No Rule for Shared Key between Authorization Server and Resource Server

Therefore, implementers have to decide their own rules as to how to determine a shared key if they want to use symmetric algorithms for signing access tokens.

Some authorization server implementations issue pairs of client ID and client secret to resource servers. By treating resource servers as clients, the existing rules and infrastructure for keys can be reused. It may work, but I’m not so sure that mixing different concepts won’t cause inconsistencies somewhere unexpected in the future.

4.1.2. Asymmetric Signature Algorithm

Other algorithms are asymmetric.

An authorization server signs an access token with a private key, and a resource server verifies the signature using a public key exposed by the authorization server. The resource server necessarily has to obtain the public key of the authorization server in advance before performing signature verification.

If the authorization server provides an endpoint that exposes its JWK Set document (RFC 7517) and the document includes a public key whereby to verify signature of access tokens, resource servers can download the public key from the endpoint.

If the authorization server supports OpenID Connect Discovery 1.0, resource servers can find the URL of the JWK Set document in a response from the discovery endpoint of the authorization server ({issuer-identifier}/.well-known/OpenID-configuration). A discovery endpoint returns information about the server’s configuration in JSON format. The value of the jwks_uri parameter in the JSON represents the URL of the JWK Set document. A live example of discovery endpoint is here (Google’s discovery endpoint).

RS256 is “Recommended” in RFC 7518, but it is better not to use asymmetric algorithms that start with RS. For security reasons, “8.6. JWS algorithm considerations” in “Financial-grade API — Part 2: Read and Write API Security Profile” says that RS algorithms should not be used. In addition, from a viewpoint of key size and performance, other algorithms are preferable.

4.2. Encryption

JWT-based access tokens can be encrypted by using RFC 7516 (JSON Web Encryption).

4.2.1. Symmetric Encryption Algorithm

As the same as in the case of a symmetric signature algorithm, implementers have to decide a rule as to how to determine a shared key between an authorization server and a resource server because there is no standard specification for the purpose.

4.2.2. Asymmetric Encryption Algorithm

If an asymmetric algorithm is used for encryption, an authorization server uses a public key of a resource server in encrypting access tokens. However, there is no standard specification that defines how to get a public key of a resource server (Note1). Therefore, implementers have to decide how to pass a public key of a resource server to an authorization server.

(Note1: A specification (OAuth 2.0 Protected Resource Metadata) defining metadata of a resource server was proposed in the past and it included jwks_uri, but the last update of the draft was more than 2 years ago (Jan. 19, 2017) and it has already expired.)

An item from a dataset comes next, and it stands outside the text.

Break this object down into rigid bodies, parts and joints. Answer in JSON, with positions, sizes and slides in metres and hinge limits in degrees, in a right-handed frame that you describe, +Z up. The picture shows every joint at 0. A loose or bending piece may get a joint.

If an authorization server encrypts access tokens with an asymmetric algorithm using a public key of a resource server, the implementation of the introspection endpoint of the authorization server needs a private key of the resource server that corresponds to the public key in order to decrypt the encrypted access tokens. If implementers think it is a bad practice to share a private key between an authorization server and a resource server, acceptable choices will be either (1) that the introspection endpoint returns an error when it receives an encrypted access token or (2) that the authorization server gives up providing an introspection endpoint.

4.3. Information Hidden from Client

It is easy to read the payload part of unencrypted JWT-based access tokens. Therefore, information that should not be visible to a client must not be included in an unencrypted JWT-based access token.

To associate information that should be hidden from a client with an access token, possible choices will be the following.

  1. encrypt access tokens
  2. adopt identifier-type access tokens
  3. adopt hybrid-type access tokens and keep secret information only in the database on the server-side and not embed the information in access tokens

Regarding access token encryption, it should be noted that access tokens are sent through the network on every API call and this fact will raise another issue when encryption keys are compromised. Especially, if the encryption algorithm lacks PFS (perfect forward secrecy).

4.4. Access Token Revocation

It is difficult, if not impossible, to revoke self-contained-type access tokens. Because the structure is the same as that of the PKI certificate, a mechanism equivalent to PKI’s CRL (Certificate Revocation List) or OCSP (Online Certificate Status Protocol) must be in operation in order to revoke self-contained-type access tokens before their expiration.

To build a mechanism equivalent to CRL or OCSP, each access token must be uniquely identifiable. This can be achieved by utilizing the jti claim. Then, an authorization server registers the unique identifier of an access token into its “access token revocation list” when the access token is revoked. The unique identifier must be kept in the list until the original expiration date of the access token is reached. If the unique identifier were removed earlier, the revoked access token would be resurrected.

When a resource server receives an access token, it must check the revocation status of the access token. If a CRL-like mechanism has been adopted, the resource server will download the list of revoked access tokens from somewhere and check whether the unique identifier of the access token is included in the list or not. On the other hand, if an OCSP-like mechanism is in operation, the resource server will pass the unique identifier of the access token to an API equivalent to “OCSP Responder” and get the revocation status of the access token in return.

Inquiry about Revocation Status of Access Token

However, making an inquiry about revocation status to an authorization server will involve network communication as does making an API call to an introspection endpoint for an identifier-type access token. If this is true, the biggest advantage of self-contained-type access tokens vanishes. Considering the fact that identifier type has more merits, it is hard to find convincing reasons to adopt self-contained type positively. If implementers still had to choose a self-contained type, it would be only when an authorization server and a resource server cannot communicate over the network at runtime for some reason.

Therefore, when adopting a self-contained type for access token implementation, it is often the case that implementers make a compromise “make the duration of access tokens as short as possible and give up revocation”.